What it could mean for Virginia, if Virginia does embrace it and I am successful in convincing some of these companies to move their really innovative engineers down here to work with us, then what I'm proposing now this little technology park with 50 people in it could eventually grow to having 500 people or 5,000 people and spawn a whole new industry.

These would be good jobs, high-paying jobs that create intellectual property and that create competitive advantage over other countries. We could therefore actually create something that is not only good for Virginia but good for the United States.

I really believe that if we do this right, it could be like a little version of Silicon Valley.

Q. President Obama has accelerated mandatory fuel economy standards for new vehicles to be 39 mpg for cars and 30 mpg for light trucks and SUVs by 2016. This would be 40 percent higher than current standards. Given the nation's challenges of dependency on foreign oil and climate change, do you think Obama is going far enough?

A. Carl Pope, who is the head of the Sierra Club, was quoted in the L.A. Times that if we can do 100 mpg, then CAFE standards need to be 60. He's right, but he's not right in the immediate future because there's no such thing as modifying cars to 60 mpg. Actually, the real truth is there's no such thing as modifying cars to 35 mpg. It's not going to happen, and 2016 is right around the corner.

So I think the present target is realistic, but I also think we have to keep pushing the target.

You can take a lot of mass out of a passenger car. But you can't take that much mass out of a pickup truck that can also tow a 10,000-pound trailer. You can't do it. There are certain limitations to physics. So the 60 mpg pickup truck's never going to happen. But the 130 mpg commuter car can happen.

But you've got to work your way slowly there because the 130 mile-per-gallon commuter car is creating an environment where every single tool in that factory is obsolete. You can't just go in a matter of a couple years and ask the industry to make a complete flop. It can't be done.

Q. Do the higher CAFE standards present an opportunity for Edison2?
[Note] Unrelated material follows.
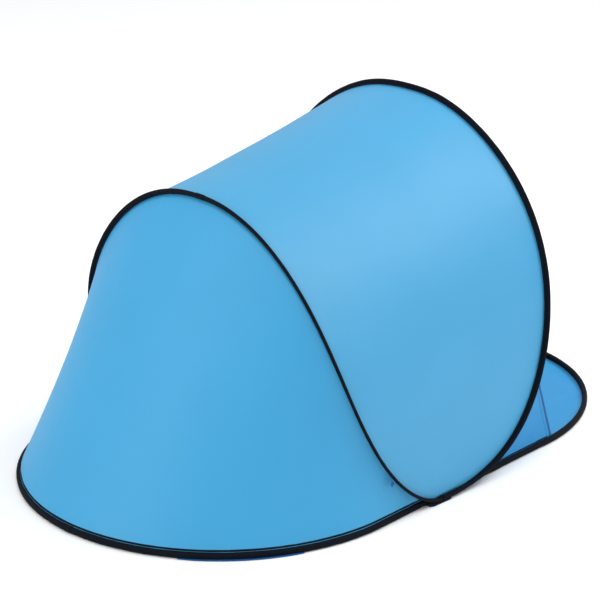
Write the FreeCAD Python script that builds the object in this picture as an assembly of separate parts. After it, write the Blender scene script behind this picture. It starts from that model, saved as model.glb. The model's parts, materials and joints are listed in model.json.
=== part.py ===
"""Pop up tent for one or two people: two closed spring-wire hoops, each in a sewn sleeve, joined at both sides.

The roof hoop is bent into a rear arch and a taller front arch. The floor hoop lies on the ground. Thin taut
fabric spans the hoops. The tent folds like a book about one cross axis through the two side crossings.
Units are millimetres. +Z is up, the open front faces -Y, and the origin is the middle of the ground footprint.
Soft pieces are plain closed solids here.
"""
import FreeCAD
import Part

import math
import os

# Driving dimensions. "Ahead" is the distance along -Y from the cross axis, and "up" is above the hoop at rest.
SLEEVE_RADIUS = 9.0
SLEEVE_WALL = 1.5
WIRE_RADIUS = 1.75
RING_Z = 10.0               # height of a hoop's centre line where it lies on the ground
HALF_LENGTH = 1000.0        # half of the tent's overall length
REAR_REACH = 882.0          # floor hoop, behind the cross axis
FRONT_REACH = 1099.0        # floor hoop, ahead of the cross axis
REAR_HALF_WIDTH = 608.0
FRONT_HALF_WIDTH = 562.5
REAR_STRAIGHT = 272.0       # where the straight sides end, behind and ahead
FRONT_STRAIGHT = 500.0
ROOF_FOOT = 612.5           # half width of the roof hoop at its lowest points
FABRIC = 1.0                # modelled thickness of every fabric sheet
FABRIC_EDGE = 12.0          # from a hoop's centre line to the edge of the modelled sheet
TAUT_SAG = 28.0             # how far a stretched panel pulls in between its two hoops

# Each arch: reach of its top along Y, extra swell low down, height, and the powers of its outline.
REAR_ARCH = {"reach": -367.5, "swell": -99.0, "height": 854.5, "run": 0.675, "rise": 1.082, "round": 0.921,
             "shoulder": 0.030}
FRONT_ARCH = {"reach": 490.0, "swell": 158.0, "height": 1017.0, "run": 0.418, "rise": 0.967, "round": 0.837,
              "shoulder": 0.106}

ELLIPSE_LENGTHENING = 1.5   # roughly, how much longer a quarter of a hoop's round end is than its reach
INNER_HEIGHT = 150.0        # height of the inside point that normals turn away from
SAMPLES = 400               # dense points from which even spacings are read
HOOP_SPANS = 22             # spans of a half hoop's centre line, each of two tangent arcs
HOOP_GAP = 3.0              # from the cross axis to the cut end of a half hoop's wire and sleeve
PANEL_END = 0.86            # how far down towards the crossings the modelled panels reach
SHEET_ROWS = 25
SHEET_COLUMNS = 9

# The side gusset closes the gap between the front arch's foot and the floor hoop.
GUSSET_LOW_TURN = 0.973     # on the arch: where the gusset starts, and where its hem ends
GUSSET_HEM_TURN = 0.84
GUSSET_LOW_AHEAD = 250.0    # on the floor hoop: the same two ends
GUSSET_HEM_AHEAD = 560.0
GUSSET_ROWS = 9
HEM_RADIUS = 3.0
HEM_ROOM = 2.2 * HEM_RADIUS  # from the hem's centre line back to the gusset's edge

FERRULE_LENGTH = 40.0
FERRULE_RADIUS = 3.5
FERRULE_BORE = 1.8
SLEEVE_PATCH_LENGTH = 36.0
SLEEVE_PATCH_INNER = 9.1
SLEEVE_PATCH_OUTER = 10.0
GROUND_INSET = 14.0         # from the floor hoop's centre line to the groundsheet's edge
CROSSING_PATCH = {"inner": 583.0, "outer": 624.0, "length": 90.0, "thickness": 0.4}
SEAM_TAPE_WIDTH = 20.0
SEAM_TAB = {"turn": 0.895, "length": 16.0, "width": 12.0, "thickness": 1.2, "clearance": 10.0}
AXIS_GAP = 0.5              # between the two groundsheets and the cross axis

HINGE_Y = HALF_LENGTH - SLEEVE_PATCH_OUTER - REAR_REACH


def place(side, ahead, up):
    """A point from its distance to the side, ahead of the cross axis, and above the hoop's resting height."""
    return FreeCAD.Vector(side, HINGE_Y - ahead, RING_Z + up)


def arch_point(arch, turn):
    """turn runs from -1, the left foot, through 0, the top, to 1, the right foot."""
    angle = abs(turn) * math.pi / 2
    level = max(math.cos(angle), 0.0)
    run = level ** arch["run"]
    ahead = arch["reach"] * run + arch["swell"] * math.sin(math.pi * run)
    bulge = 1 + arch["shoulder"] * math.sin(2 * angle) ** 2
    side = math.copysign(ROOF_FOOT * math.sin(angle) ** arch["round"] * bulge, turn)
    return place(side, ahead, arch["height"] * level ** arch["rise"])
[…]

A. I think the new (fuel economy) standard by 2016 is our best friend. Presently, the automobile industry believes they're going to achieve it by selling hundreds of thousands of electric cars. We're not convinced there are that many buyers for those cars. And if the car companies can't sell those cars in those quantities, they're going to have a hard time meeting those numbers and they're going to come talking to us.
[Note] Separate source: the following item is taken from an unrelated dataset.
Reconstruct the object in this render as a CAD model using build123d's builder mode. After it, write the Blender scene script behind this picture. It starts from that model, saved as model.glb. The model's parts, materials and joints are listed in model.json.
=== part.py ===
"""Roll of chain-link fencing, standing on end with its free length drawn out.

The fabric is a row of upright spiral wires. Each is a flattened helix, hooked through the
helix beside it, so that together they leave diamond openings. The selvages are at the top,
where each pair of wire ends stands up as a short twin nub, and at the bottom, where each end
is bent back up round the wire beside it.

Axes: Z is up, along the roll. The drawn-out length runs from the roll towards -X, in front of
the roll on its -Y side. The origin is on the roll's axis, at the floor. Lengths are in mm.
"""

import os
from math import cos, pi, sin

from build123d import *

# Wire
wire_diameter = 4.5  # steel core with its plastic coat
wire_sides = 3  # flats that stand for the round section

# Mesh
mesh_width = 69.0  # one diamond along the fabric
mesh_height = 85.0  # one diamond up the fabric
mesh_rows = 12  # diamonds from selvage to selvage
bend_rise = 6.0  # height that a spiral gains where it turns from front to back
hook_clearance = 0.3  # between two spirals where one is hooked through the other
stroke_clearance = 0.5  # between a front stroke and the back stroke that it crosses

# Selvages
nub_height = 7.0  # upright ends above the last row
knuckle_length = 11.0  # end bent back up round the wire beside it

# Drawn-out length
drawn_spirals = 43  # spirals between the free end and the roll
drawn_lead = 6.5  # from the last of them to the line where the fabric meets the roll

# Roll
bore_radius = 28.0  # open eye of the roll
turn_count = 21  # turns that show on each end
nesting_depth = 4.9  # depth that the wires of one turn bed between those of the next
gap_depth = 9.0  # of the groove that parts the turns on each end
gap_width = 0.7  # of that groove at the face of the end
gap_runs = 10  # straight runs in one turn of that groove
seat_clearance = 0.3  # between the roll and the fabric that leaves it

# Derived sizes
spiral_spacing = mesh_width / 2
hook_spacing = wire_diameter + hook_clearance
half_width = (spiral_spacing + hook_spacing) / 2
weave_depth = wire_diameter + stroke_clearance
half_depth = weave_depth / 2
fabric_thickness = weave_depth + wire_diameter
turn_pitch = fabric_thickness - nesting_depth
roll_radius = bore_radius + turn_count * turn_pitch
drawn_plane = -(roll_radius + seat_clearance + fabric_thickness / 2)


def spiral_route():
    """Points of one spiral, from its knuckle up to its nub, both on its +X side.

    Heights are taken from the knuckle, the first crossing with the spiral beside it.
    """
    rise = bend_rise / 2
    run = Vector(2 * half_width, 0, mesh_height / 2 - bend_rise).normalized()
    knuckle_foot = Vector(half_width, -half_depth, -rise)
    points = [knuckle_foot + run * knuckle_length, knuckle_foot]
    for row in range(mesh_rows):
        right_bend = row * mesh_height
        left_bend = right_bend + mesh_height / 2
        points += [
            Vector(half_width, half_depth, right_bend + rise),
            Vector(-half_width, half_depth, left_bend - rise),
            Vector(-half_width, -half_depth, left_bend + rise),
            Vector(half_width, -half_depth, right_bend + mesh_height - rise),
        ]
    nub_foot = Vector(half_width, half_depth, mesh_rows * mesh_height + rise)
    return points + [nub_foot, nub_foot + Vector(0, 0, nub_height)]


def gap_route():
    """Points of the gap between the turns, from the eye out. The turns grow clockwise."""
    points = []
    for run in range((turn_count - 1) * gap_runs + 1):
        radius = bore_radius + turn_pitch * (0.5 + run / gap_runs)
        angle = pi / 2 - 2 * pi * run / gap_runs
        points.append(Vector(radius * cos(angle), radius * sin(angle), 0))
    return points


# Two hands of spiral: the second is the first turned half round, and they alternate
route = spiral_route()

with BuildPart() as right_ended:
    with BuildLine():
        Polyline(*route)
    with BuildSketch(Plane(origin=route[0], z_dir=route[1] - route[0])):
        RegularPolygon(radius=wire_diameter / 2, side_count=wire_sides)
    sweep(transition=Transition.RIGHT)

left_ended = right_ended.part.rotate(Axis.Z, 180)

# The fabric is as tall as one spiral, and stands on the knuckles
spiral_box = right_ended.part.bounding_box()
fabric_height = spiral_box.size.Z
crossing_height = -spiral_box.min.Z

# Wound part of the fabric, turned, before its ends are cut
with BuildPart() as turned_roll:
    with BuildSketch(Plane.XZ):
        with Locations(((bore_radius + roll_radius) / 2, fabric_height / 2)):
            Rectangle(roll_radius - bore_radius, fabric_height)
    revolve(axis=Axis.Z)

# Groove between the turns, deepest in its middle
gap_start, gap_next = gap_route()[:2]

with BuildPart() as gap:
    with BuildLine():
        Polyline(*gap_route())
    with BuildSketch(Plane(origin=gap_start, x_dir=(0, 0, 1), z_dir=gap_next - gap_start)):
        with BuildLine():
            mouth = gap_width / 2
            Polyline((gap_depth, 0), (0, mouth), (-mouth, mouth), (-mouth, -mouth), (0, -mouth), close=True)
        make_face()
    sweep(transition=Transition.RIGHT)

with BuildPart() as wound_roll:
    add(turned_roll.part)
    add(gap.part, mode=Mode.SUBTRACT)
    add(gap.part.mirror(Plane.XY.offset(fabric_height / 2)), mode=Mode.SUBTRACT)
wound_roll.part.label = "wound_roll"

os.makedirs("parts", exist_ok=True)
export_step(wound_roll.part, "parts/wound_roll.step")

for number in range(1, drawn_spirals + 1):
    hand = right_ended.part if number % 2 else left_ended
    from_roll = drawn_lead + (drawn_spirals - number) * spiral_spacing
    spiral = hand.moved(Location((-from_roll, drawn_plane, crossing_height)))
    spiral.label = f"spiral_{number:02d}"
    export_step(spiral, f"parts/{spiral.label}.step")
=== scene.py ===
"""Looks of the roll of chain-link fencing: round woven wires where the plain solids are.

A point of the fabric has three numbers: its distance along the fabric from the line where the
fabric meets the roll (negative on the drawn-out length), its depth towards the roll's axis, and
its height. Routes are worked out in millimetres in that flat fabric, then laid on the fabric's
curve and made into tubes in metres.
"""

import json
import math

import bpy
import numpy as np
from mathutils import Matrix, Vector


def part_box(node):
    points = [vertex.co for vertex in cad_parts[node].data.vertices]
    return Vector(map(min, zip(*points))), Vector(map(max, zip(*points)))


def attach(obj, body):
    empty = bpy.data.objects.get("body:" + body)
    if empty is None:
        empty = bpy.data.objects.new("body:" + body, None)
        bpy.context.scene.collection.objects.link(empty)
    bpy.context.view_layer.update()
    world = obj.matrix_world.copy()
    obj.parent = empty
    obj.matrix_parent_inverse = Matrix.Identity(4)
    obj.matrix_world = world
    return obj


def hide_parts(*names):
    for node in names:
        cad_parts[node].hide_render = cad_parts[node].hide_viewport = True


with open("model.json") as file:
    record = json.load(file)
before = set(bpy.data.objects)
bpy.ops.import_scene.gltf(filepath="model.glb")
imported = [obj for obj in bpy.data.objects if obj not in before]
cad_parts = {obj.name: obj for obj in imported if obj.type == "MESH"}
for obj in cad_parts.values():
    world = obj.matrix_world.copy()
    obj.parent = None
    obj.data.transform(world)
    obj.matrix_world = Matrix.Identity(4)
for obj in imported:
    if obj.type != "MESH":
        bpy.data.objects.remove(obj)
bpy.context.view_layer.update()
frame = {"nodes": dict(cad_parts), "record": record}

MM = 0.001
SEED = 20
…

In a few years, we're going to be a very hot commodity. Right now we're just an interesting commodity. But in three years time, we're going to be a very hot commodity because somebody is going to have to put their eggs in some basket of some electric car that is not selling and they're going to realize they're going to have a problem. If we, at that point, sit there with a car ready for production, with a car that works really well, then we'll have something very, very good to offer.

They're all chasing the electric car. We're chasing the efficient car. And that's alright with us.